Abstract:
The study aimed at investigating the effects of different marketing channel choices on incomes of small holder coffee farmers of Sironko District, Busulani sub county. A cross-sectional survey involving 68 respondents was used to collect data. The study adopted descriptive methodology to gather both qualitative and quantitative data whereby semi-structured questionnaires were used and interview guides. The study was guided by three objectives including; identifying the different coffee marketing channels, to quantify costs and benefits involved in the different coffee marketing channels and to identify the challenges faced in the different marketing channels. The study sample was selected using random sampling technique. The study findings revealed that most of the farmers were of age 36-45 with a low formal educational background cultivating on an average of between 1-3acres of land.
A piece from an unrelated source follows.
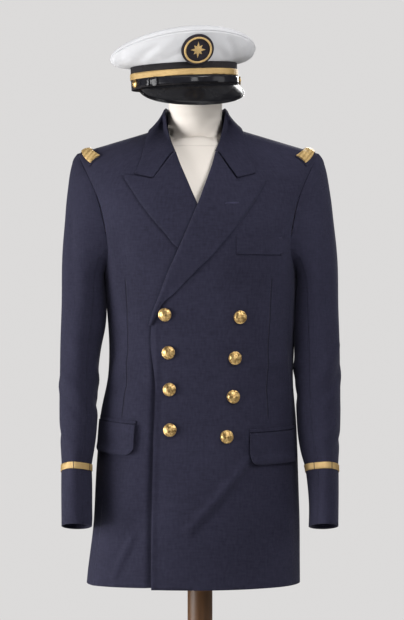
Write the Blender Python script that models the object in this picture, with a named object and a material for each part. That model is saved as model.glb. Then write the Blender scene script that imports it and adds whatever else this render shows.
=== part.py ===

The respondents’ average years of experience of in coffee farming was 8-15 years implying that coffee farming was their major source of livelihood alongside livestock production. Three major marketing channels were identified in the study, which include; farmer to processor, farmer to cooperative and farmer to village buyers (middlemen). In terms of price offered per kilogram of coffee, farmer to processor channel offered the highest price of 13,000 Uganda shillings/kilogram of dry coffee and 2,500 Uganda shillings per kilogram of wet coffee beans. The study also revealed that the highest costs are incurred while using the farmer to processor marketing channel however, the analysis of variance for costs showed that there is no statistically significant variation on the costs incurred across the marketing channels.
43.3% of the coffee farmers opted to use the farmer-processor marketing channel to supply their coffee. The major challenges of the farmers identified were; late payment and low prices from middlemen.